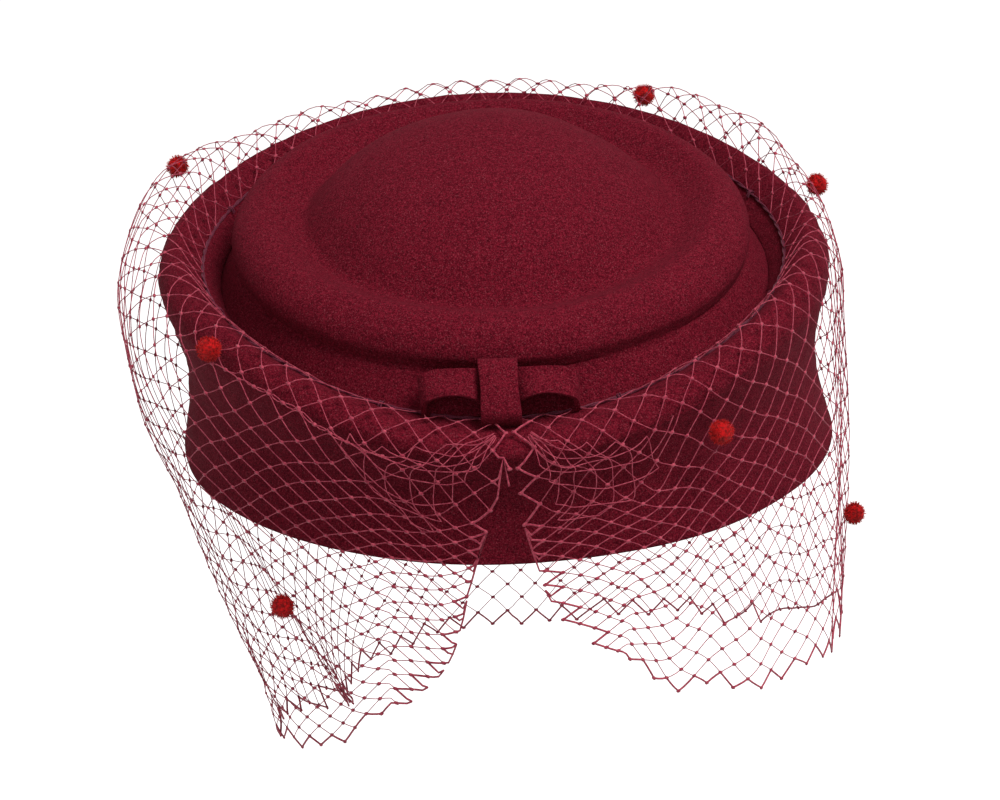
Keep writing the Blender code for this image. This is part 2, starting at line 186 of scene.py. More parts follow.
def piece(name, bm, paint, body="root", stands_for=(), smooth=True):
    """A finished object from a bmesh, riding on its body in place of its solid nodes."""
    mesh = bpy.data.meshes.new(name)
    bmesh.ops.recalc_face_normals(bm, faces=bm.faces)
    bm.to_mesh(mesh)
    bm.free()
    if smooth:
        mesh.shade_smooth()
    return placed(bpy.data.objects.new(name, mesh), paint, body, stands_for)


def placed(obj, paint, body="root", stands_for=()):
    bpy.context.scene.collection.objects.link(obj)
    if not obj.data.materials:
        obj.data.materials.append(paint)
    if body:
        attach(obj, body)
    if stands_for:
        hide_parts(*stands_for)
    return obj


def thicken(obj, thickness, offset, edge=0.0007):
    """Felt thickness, with softly rounded cut edges."""
    solid = obj.modifiers.new("Thickness", "SOLIDIFY")
    solid.thickness, solid.offset = thickness, offset
    bevel = obj.modifiers.new("Soft cut edge", "BEVEL")
    bevel.width, bevel.segments, bevel.limit_method = edge, 3, "ANGLE"
    bevel.angle_limit = math.radians(50)
    return obj


print("a soft curve through 3 points has", len(through([(0, 0), (1, 1), (2, 0)], 4)), "points")

# %% [markdown]
# ## Sums in a material
#
# `Sum` wraps one socket of a material, so that a pattern reads like a sum on paper.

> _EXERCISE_
Write out each line of the data above again, exactly as given.

> _FULL ANSWER_
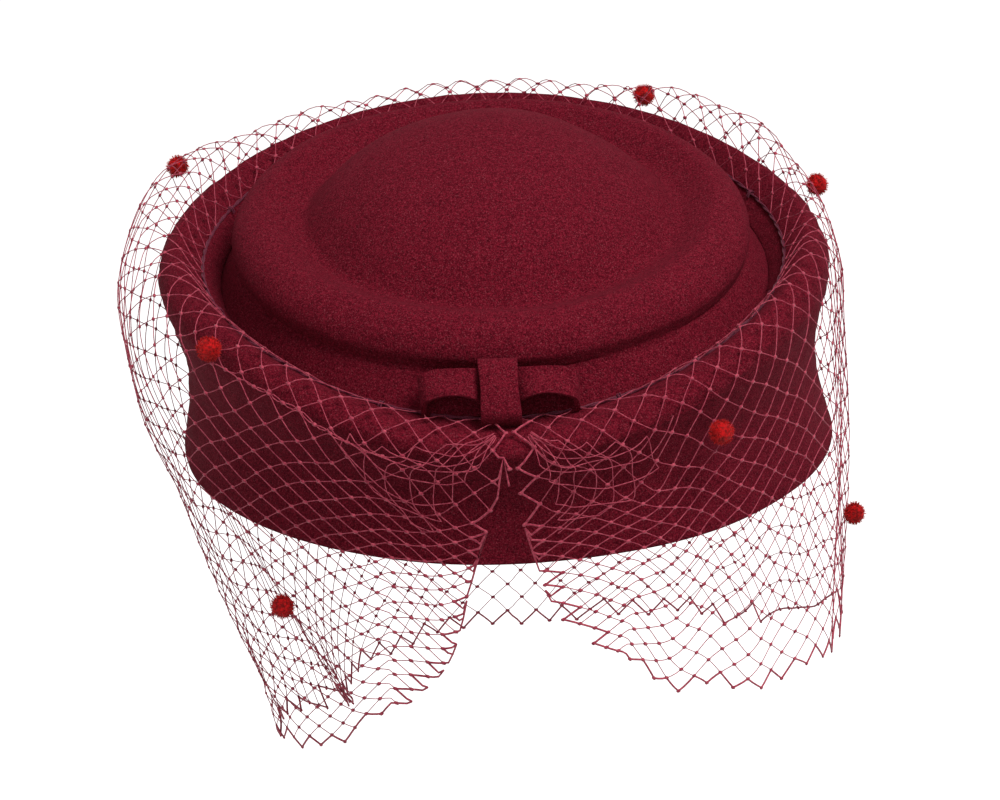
Keep writing the Blender code for this image. This is part 2, starting at line 186 of scene.py. More parts follow.
def piece(name, bm, paint, body="root", stands_for=(), smooth=True):
    """A finished object from a bmesh, riding on its body in place of its solid nodes."""
    mesh = bpy.data.meshes.new(name)
    bmesh.ops.recalc_face_normals(bm, faces=bm.faces)
    bm.to_mesh(mesh)
    bm.free()
    if smooth:
        mesh.shade_smooth()
    return placed(bpy.data.objects.new(name, mesh), paint, body, stands_for)


def placed(obj, paint, body="root", stands_for=()):
    bpy.context.scene.collection.objects.link(obj)
    if not obj.data.materials:
        obj.data.materials.append(paint)
    if body:
        attach(obj, body)
    if stands_for:
        hide_parts(*stands_for)
    return obj


def thicken(obj, thickness, offset, edge=0.0007):
    """Felt thickness, with softly rounded cut edges."""
    solid = obj.modifiers.new("Thickness", "SOLIDIFY")
    solid.thickness, solid.offset = thickness, offset
    bevel = obj.modifiers.new("Soft cut edge", "BEVEL")
    bevel.width, bevel.segments, bevel.limit_method = edge, 3, "ANGLE"
    bevel.angle_limit = math.radians(50)
    return obj


print("a soft curve through 3 points has", len(through([(0, 0), (1, 1), (2, 0)], 4)), "points")

# %% [markdown]
# ## Sums in a material
#
# `Sum` wraps one socket of a material, so that a pattern reads like a sum on paper.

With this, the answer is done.